Another, briefer reference:
"Woodland Parrhasia [in Arkadia], where is still to be found the place untrodden in which primeval goddess Rheia was brought to bed [and gave birth to Zeus]." - Nonnus, Dionysiaca 13.29
Here we might sense a clue as to why Ovid took care to allude to the place name Parrhasia in telling the tale of Callisto: her homeland was sacred to the Great Titan Mother of the Olympians. It was in this rocky, barren place that Rhea, having watched as Kronos devoured all of her other children, chose to bear Zeus. She gave him to nymphs to be raised in secret, handing Kronos the famous swaddled stone to eat instead. Callimachus's description gives us a scene rich in high drama and desperate measures, involving the Titan Goddess's potent maternal instincts.
Parrhasia then is the birthplace of Zeus, and the sacred place where the "father of gods and men" was saved from being devoured by his father. And as we noted, it is associated with Lykaon, who tried to get Zeus to devour a child. This is a doubly sacred place, charged with divine birth, protective maternity, and sacrilegious paternal cannibalism. And, note the absence of water, and how the Goddess solved that problem in order to cleanse baby Zeus.
All of which at least echoes Ovid's tale of Callisto, who is called "Parrhasis" at the very moment Diana suggests they all take a swim:
Ut loca laudavit, summas pede contigit undas:
his quoque laudatis “procul est” ait “arbiter omnis;
nuda superfusis tingamus corpora lymphis.”
460Parrhasis erubuit. Cunctae velamina ponunt:
una moras quaerit. Dubitanti vestis adempta est;
qua posita nudo patuit cum corpore crimen.
Attonitae manibusque uterum celare volenti
“i procul hinc” dixit “nec sacros pollue fontes”
465Cynthia; deque suo iussit secedere coetu.
What is Ovid up to? For one thing he's gone from Phaethon's searing story of solar fire to a story of lunar secretiveness, aversion to sexuality and childbirth, and shame. Callisto is severely punished -- first by Diana, who exiles her (in other versions, it's Diana who turns her into a bear), and then by Hera, who is jealous of her bearing a child of Zeus. Both of her secrets are revealed (first, that she's pregnant, then, with whose offspring), and this leads to her being put, strangely, in the position of Rhea in Parrhasia. Callisto can never bathe - either in Diana's hidden pools, or, after her transformation into the Great Bear, in the vast Ocean. She's doubly cursed.She loved the place and tested the water with her foot. Pleased with this too she said ‘Any witness is far away, let’s bathe our bodies naked in the flowing water.’ The Arcadian girl blushed: all of them took off their clothes: one of them tried to delay: hesitantly the tunic was removed and there her shame was revealed with her naked body. Terrified she tried to conceal her swollen belly. Diana cried ‘Go, far away from here: do not pollute the sacred fountain!’ and the Moon-goddess commanded her to leave her band of followers. (tr. Kline)

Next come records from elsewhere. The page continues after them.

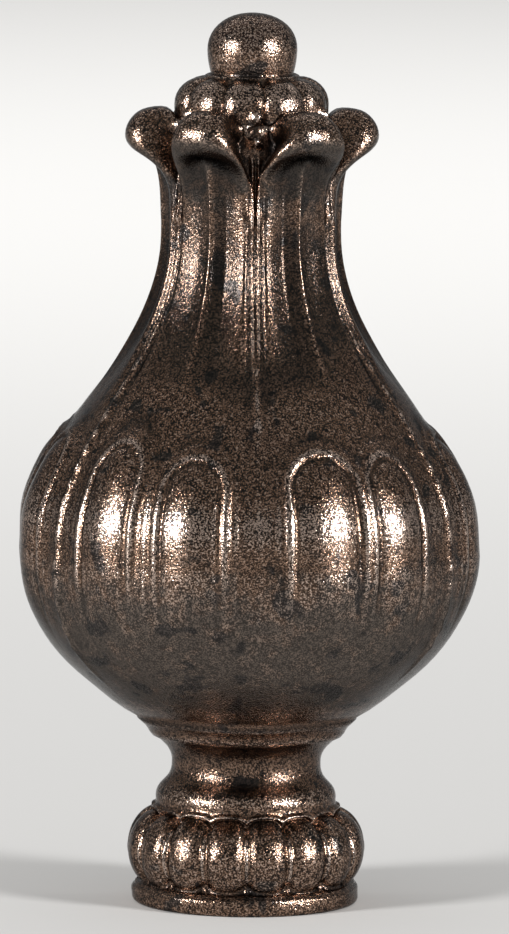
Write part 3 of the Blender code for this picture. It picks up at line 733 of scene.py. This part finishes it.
def makeFloor():
    # a flat sheet of matt paper, wide enough to fill the view from every side
    reach = studio["floorReach"] * mm
    corners = [(-reach, -reach, 0), (reach, -reach, 0), (reach, reach, 0), (-reach, reach, 0)]
    mesh = bpy.data.meshes.new("studioFloor")
    mesh.from_pydata(corners, [], [(0, 1, 2, 3)])
    material = bpy.data.materials.new("mattPaper")
    material.use_nodes = True
    shader = material.node_tree.nodes["Principled BSDF"]
    shader.inputs["Base Color"].default_value = linear(studio["floor"])
    shader.inputs["Roughness"].default_value = studio["floorRoughness"]
    mesh.materials.append(material)
    floor = bpy.data.objects.new("studioFloor", mesh)
    bpy.context.scene.collection.objects.link(floor)


def lookAt(thing, target, roll=0.0):
    # turned so that its -Z points at the target, then rolled about that
    way = (Vector(target) - thing.location).to_track_quat("-Z", "Y")
    thing.rotation_euler = (way @ Quaternion((0, 0, 1), math.radians(roll))).to_euler()


def addSoftbox(name, place, aim, width, tall, power):
    # an area light at a place, turned to its aim
    light = bpy.data.lights.new(name, "AREA")
    light.shape = "RECTANGLE"
    light.size, light.size_y = width * mm, tall * mm
    light.energy = power
    lamp = bpy.data.objects.new(name, light)
    lamp.location = Vector(place) * mm
    lookAt(lamp, Vector(aim) * mm)
    bpy.context.scene.collection.objects.link(lamp)


def lightStudio():
    # the softboxes stand at equal angles from the viewer's own; the room is an even pale white
    for name, side in (("softboxLeft", -1), ("softboxRight", 1)):
        turn = math.radians(side * studio["softboxAngle"] + view["azimuth"])
        distance = studio["softboxDistance"]
        addSoftbox(name, (distance * math.sin(turn), -distance * math.cos(turn), studio["softboxMiddle"]),
                   (0, 0, studio["aimHeight"]), studio["softboxWidth"], studio["softboxHeight"],
                   studio["softboxPower"])
    addSoftbox("softboxBack", studio["backPlace"], studio["backAim"], studio["backWidth"],
               studio["backHeight"], studio["backPower"])
    world = bpy.data.worlds.new("whiteRoom")
    world.use_nodes = True
    sky = world.node_tree.nodes["Background"]
    sky.inputs["Color"].default_value = linear(studio["world"])
    sky.inputs["Strength"].default_value = studio["worldStrength"]
    bpy.context.scene.world = world
    bpy.context.scene.view_settings.view_transform = "Standard"


# where the viewer stands and looks, in mm and degrees, with a long lens
view = {"azimuth": -2.8, "distance": 700, "height": 112, "aimHeight": 31.4, "aimAside": 0.4,
        "roll": 0.5, "lens": 379, "sensor": 36}


def placeCamera():
    # the photo's frame is upright, so the sensor's height is the one that counts
    lens = bpy.data.cameras.new("viewer")
    lens.sensor_fit = "VERTICAL"
    lens.sensor_height = view["sensor"]
    lens.lens = view["lens"]
    camera = bpy.data.objects.new("viewer", lens)
    turn = math.radians(view["azimuth"])
    right = Vector((math.cos(turn), math.sin(turn), 0))
    back = Vector((math.sin(turn), -math.cos(turn), 0))
    camera.location = (back * view["distance"] + Vector((0, 0, view["height"]))) * mm
    lookAt(camera, (right * view["aimAside"] + Vector((0, 0, view["aimHeight"]))) * mm, view["roll"])
    bpy.context.scene.collection.objects.link(camera)
    bpy.context.scene.camera = camera


print("studio: floor, lights and camera")
makeFloor()
lightStudio()
placeCamera()
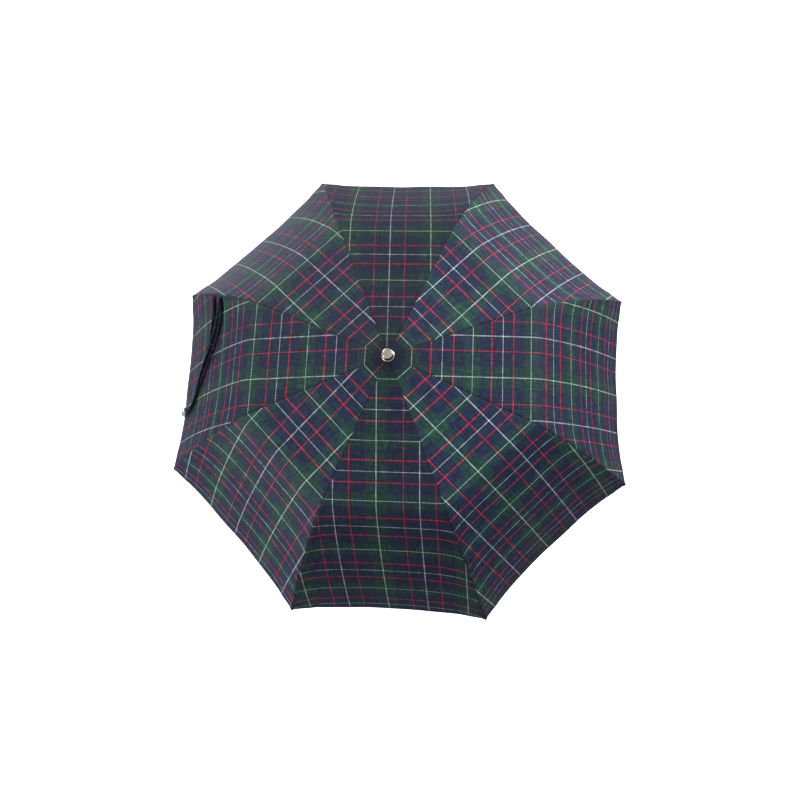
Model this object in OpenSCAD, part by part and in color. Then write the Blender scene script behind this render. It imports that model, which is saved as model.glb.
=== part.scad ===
// Two-section folding umbrella: eight jointed ribs, telescopic shaft, short grip.
// The origin is the middle of the grip and +Z runs up the shaft to the cap.

/* [Canopy] */
// Length of cloth from the apex to the bend over the rib joints
inner_cloth = 276; // [200:1:320]
// Length of cloth along the rib from the bend to the rib tip
outer_cloth = 265; // [200:1:300]
// Slope of the crown of the canopy below the horizontal
inner_slope = 7.2; // [5:0.1:12]
// Slope of the skirt where it leaves the bend
skirt_slope = 29; // [22:0.5:36]
// Slope of the skirt at the rib tips
tip_slope = 56.4; // [45:0.5:62]
// How far the cloth draws in between two ribs on the skirt
cloth_sag = 10; // [4:1:16]
// Thickness of the cloth shells
cloth_t = 0.7; // [0.6:0.1:0.8]
// Distance from the top of the cloth to the top of the ribs
cloth_to_rib = 3.4; // [3.2:0.1:4]

/* [Ribs] */
// Width of the rib channels
rib_w = 3.6; // [3.4:0.1:3.8]
// Height of the rib channels
rib_h = 3.4; // [3.2:0.1:3.6]
// Wall of the rib channels
rib_wall = 0.5; // [0.4:0.05:0.5]
// Distance of the rib pivots from the axis of the shaft
pivot_r = 9.5; // [9.5:0.1:10]
// Distance from a rib's crown pivot to its stretcher pivot, and the stretcher's own length
stretcher_len = 120; // [100:1:125]
// Radius of the rivets and pivot wires
rivet_r = 0.7; // [0.6:0.05:0.7]
// Radial clearance of each rivet in its hole
rivet_clearance = 0.05; // [0.03:0.01:0.08]

/* [Shaft] */
// Outer radius of the upper tube
tube_r = 6; // [5.8:0.1:6]
// Outer radius of the lower tube
lower_tube_r = 4.9; // [4.7:0.05:4.95]
// Wall of both tubes
tube_wall = 0.7; // [0.5:0.1:0.7]
// Length of the upper tube below the crown pivots
upper_tube_len = 285; // [280:1:300]
// How far the shaft telescopes
telescope_travel = 230; // [150:1:235]
// Length of the runner's sleeve below the stretcher pivots
runner_len = 32; // [25:1:34]
// Width of the runner's release button
button_w = 3; // [2.4:0.1:3.2]
// Height of the runner's release button
button_h = 4.4; // [3:0.1:5]
// How far the release button presses in
button_travel = 1.1; // [0.8:0.1:1.2]

/* [Grip] */
// Radius of the grip
grip_r = 13; // [12:0.5:14]
// Length of the grip
grip_len = 84; // [70:1:95]
// Length of the straight middle of the grip
grip_straight = 52; // [40:1:60]
// Height of the collar on the grip
collar_h = 6; // [4:1:8]

/* [Cap] */
// Radius of the cap's flange
flange_r = 11.5; // [11:0.1:12]
// Radius of the cap's top
cap_r = 9.8; // [9:0.1:10.5]
// Height of the cap above the cloth
cap_h = 12; // [11:0.5:14]

/* [Tie strap] */
// Width of the strap
strap_w = 18; // [14:1:22]
// Thickness of the strap
strap_t = 1.2; // [0.8:0.1:1.6]

/* [Hidden] */
RIBS = 8;
HALF = 180 / RIBS;
function numbered(name) = [for (k = [1:RIBS]) str(name, "_", k)];

// the skirt is an arc along each rib
cloth_len = inner_cloth + outer_cloth;
skirt_r = outer_cloth / ((tip_slope - skirt_slope) * PI / 180);
function skirt_angle(s) = skirt_slope + (tip_slope - skirt_slope) * (s - inner_cloth) / outer_cloth;
// radius, height and slope of the cloth over a rib, at a distance s of cloth from the apex
function cloth_slope(s) = s < inner_cloth ? inner_slope : skirt_angle(s);
function cloth_r(s) = s < inner_cloth
    ? s * cos(inner_slope)
    : inner_cloth * cos(inner_slope) + skirt_r * (sin(skirt_angle(s)) - sin(skirt_slope));
function cloth_z(s) = s < inner_cloth
    ? -s * sin(inner_slope)
    : -inner_cloth * sin(inner_slope) + skirt_r * (cos(skirt_angle(s)) - cos(skirt_slope));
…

Ovid seems to be playing with the consequences of losing balance, of overshooting one or another temperate zone. This is externalized and literalized in the story of Phaethon. It's internalized and emotionalized in the culmination of Callisto's story -- the hysteria of Hera's lament:
‘You ask me why I, the queen of the gods, have left my home in the heavens to be here? Another has taken my place in the sky! I tell a lie, if you do not see, when night falls and the world darkens, newly exalted stars to wound me, set in the sky, where the remotest and shortest orbit circles the uttermost pole. Why should anyone wish to avoid wounding Juno or dread my enmity if I only benefit those I harm? Oh what a great achievement! Oh what marvellous powers I have! I stopped her being human and she becomes a goddess! This is the punishment I inflict on the guilty! This is my wonderful sovereignty! (tr. Kline)
From the paternal, solar myth in which Helios mourns the failure of his overly daring son to succeed him, Ovid's narrative has swung to the plight of a woman suffering the wrath of two goddesses: Diana, the lunar goddess of virginity and the hunt, and Hera, goddess of childbirth, who fears her own usurpation.
It little matters that Callisto neither meant to be pregnant nor to have her impregnator be Zeus. Her exile into the polar sky leaves her, like Io, seduced, transformed, and hounded by Diana and Hera into the restless night.